Les milliards bonis d’Ottawa

Les conservateurs ont compris, durant les débats, que l’Agence du revenu du Canada est une très grosse machine et qu’accommoder le Québec serait compliqué. Ils ont aussi réalisé qu’Ottawa fait de l’argent sur le dos des provinces. Hors Québec, Ottawa perçoit les impôts pour les provinces. La seule exception est l’Alberta qui perçoit les impôts des entreprises. C’était la même chose pour l’Ontario jusqu’en 2009. Alors quand Ottawa affirme qu’elle leur rend ce service en bon samaritain, l’étude au comité nous a révélé le contraire.

En réalité, les accords de perception fiscale sont truqués en faveur d’Ottawa. Selon ces accords, le fédéral doit remettre aux provinces la totalité de l’impôt perçu pour elles sans trop faire d’efforts. Dès que l’Agence fait des vérifications supplémentaires, Ottawa garde la différence pour lui tout seul. En cinq ans, le fédéral a engrangé 4,5 milliards $ en impôt provincial qu’il a gardé dans ses coffres. Pratiquement un milliard par année.

Permettre une déclaration unique d’impôt administrée par le Québec serait prendre le risque d’inciter les autres provinces à s’occuper de leurs affaires et menacer ce milliard boni encaissé par Ottawa.

 

425 millions $ d’économies

Il est bon de rappeler que ce projet de déclaration de revenus unique émane d’Yves Séguin, lorsqu’il était ministre des Finances sous le gouvernement de Jean Charest. Plus récemment, le Syndicat de la fonction publique du Québec (SFPQ) a mené une solide campagne en sa faveur, suscitant notamment l’appui de la CSQ.

En 2018, l’Assemblée nationale a voté une motion unanime en soutien au projet et le premier ministre Legault en a fait officiellement la demande à Ottawa. Le projet bénéficie d’un appui considérable de la population québécoise. Le Québec inc. le réclame également. L’Institut de recherche sur l’autodétermination des peuples et les indépendances nationales (IRAI) a publié une étude chiffrant à 425 millions $ les économies annuelles d’un rapport d’impôt unique administré par Québec, notamment par l’élimination des dédoublements. Mais le gouvernement libéral, les conservateurs et les néodémocrates lèvent le nez sur ces économies.

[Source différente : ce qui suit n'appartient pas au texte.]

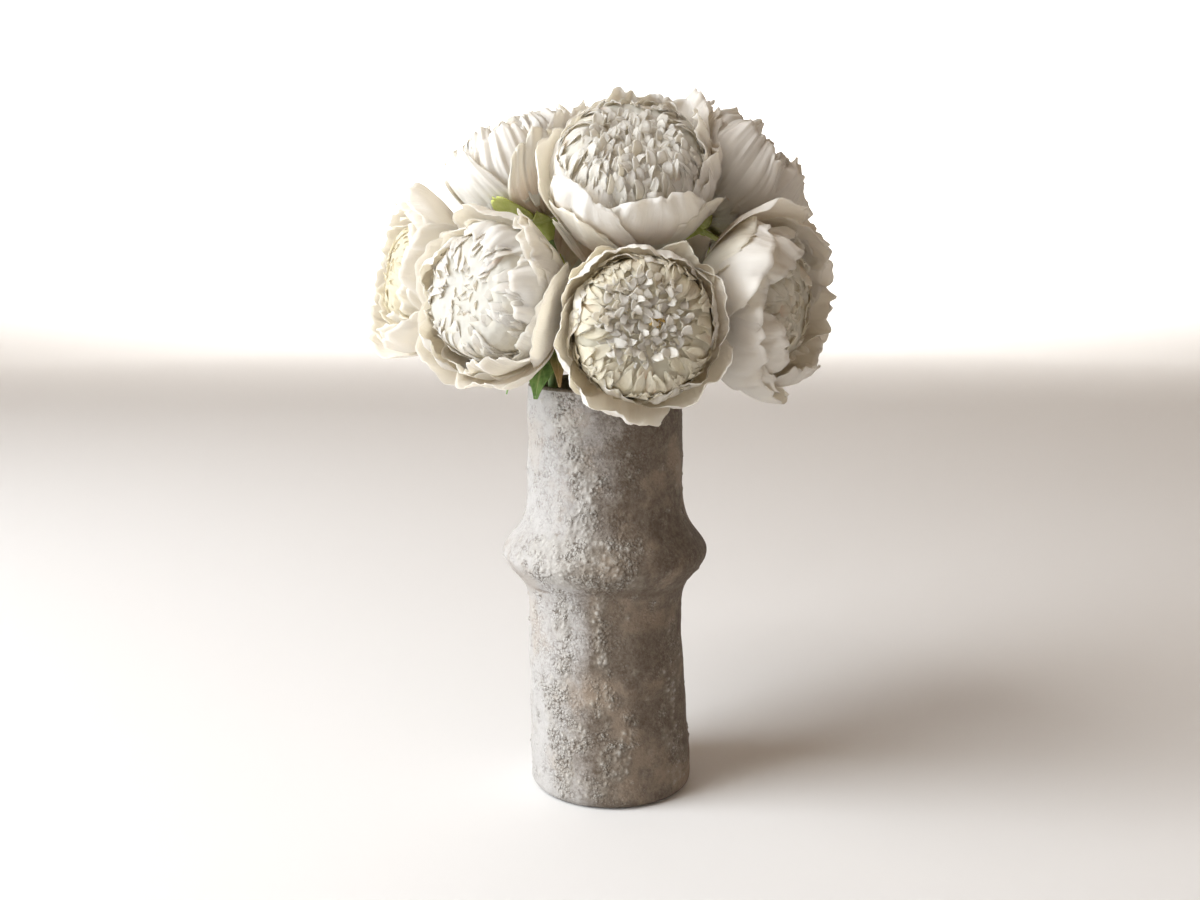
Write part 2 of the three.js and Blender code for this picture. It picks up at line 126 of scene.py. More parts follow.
BLOOM_PLACES = table(
    "name middle face radius turn open",
    ("front", (17, -84, 313), (0.1, -0.98, 0.08), 50, 12, 6),
    ("front_left", (-71, -52, 329), (-0.58, -0.8, 0.1), 51, 40, 14),
    ("left", (-127, 26, 339), (-0.88, -0.32, 0.22), 52, 5, 8),
    ("right", (92, -26, 323), (0.86, -0.5, -0.04), 56, 25, 12),
    ("top_front", (11, -32, 399), (0.02, -0.66, 0.75), 56, 50, 4),
    ("top_left", (-57, 20, 408), (-0.34, 0.12, 0.93), 51, 18, 8),
    ("top_right", (77, 28, 402), (0.62, 0.18, 0.76), 53, 33, 4),
    ("top_back", (10, 68, 405), (-0.04, 0.52, 0.85), 52, 8, 8),
    ("back_left", (-57, 100, 334), (-0.48, 0.86, 0.16), 52, 29, 8),
    ("back", (38, 107, 330), (0.3, 0.94, 0.1), 52, 47, 8),
    ("back_right", (103, 60, 334), (0.88, 0.44, 0.16), 52, 3, 8),
)
BLOOMS = {row["name"]: row for row in BLOOM_PLACES}
print("blooms:", len(BLOOMS))

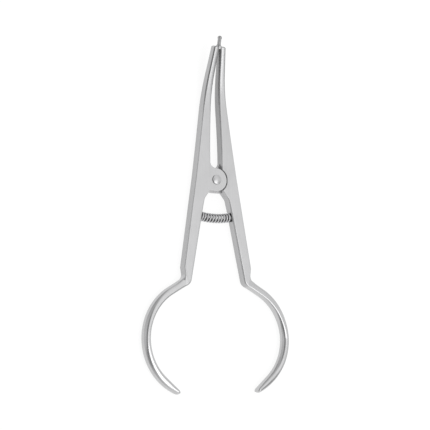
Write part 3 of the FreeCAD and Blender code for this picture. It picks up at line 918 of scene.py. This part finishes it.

Toutes les études, sauf une, démontrent le bien-fondé de l’administration des deux déclarations de revenus par Québec plutôt que par Ottawa. La seule exception est l’étude de la Commission Robillard, entachée par des erreurs de calculs basiques et tournée en ridicule dès sa parution. L’étude avait notamment omis de prendre en considération les dépenses supplémentaires occasionnées par la perception par le Québec de la TPS et de la TVQ. Que la crédibilité cette étude ait été invalidée n’a pas empêché les députés libéraux de s’y référer. Par mauvaise foi ou ignorance? À vous de choisir.

 

Les emplois préservés

L’argument commun aux trois partis fédéralistes a trait aux emplois éliminés à l’Agence du revenu avec la fin du dédoublement, bien que le projet de loi ait été rédigé de façon à obliger le gouvernement à se préoccuper du maintien des emplois. La fonction publique fédérale étant en sous-effectif et trop concentrée à Ottawa, les employés en régions pourraient être réaffectés à d’autres fonctions.

La transition ne serait pas simple et les inquiétudes sont fondées. Cependant, à ce sujet, le SFPQ est venu rappeler au comité qu’il est possible de maintenir le même nombre d’emplois. Il a aussi donné trois exemples où des employés d’un niveau administratif ont été transférés à un autre niveau, tout en conservant leur propre échelle salariale et les mêmes avantages. Mais les arguments du syndicat n’auront pas réussi à convaincre les partis fédéraux. Le NPD, par calcul politique, trouve plus avantageux de se ranger du côté des employés de l’Agence du revenu que du côté du Québec.

Mon projet de loi visait à nous simplifier la vie. Un rapport d’impôt plutôt que deux. Il s’appuyait sur un large consensus québécois. Son rejet démontre, une fois de plus, le prix à payer lorsqu’on laisse le voisin décider à notre place. Il illustre aussi remarquablement la légèreté avec laquelle les partis fédéralistes traitent les demandes de notre nation à Ottawa.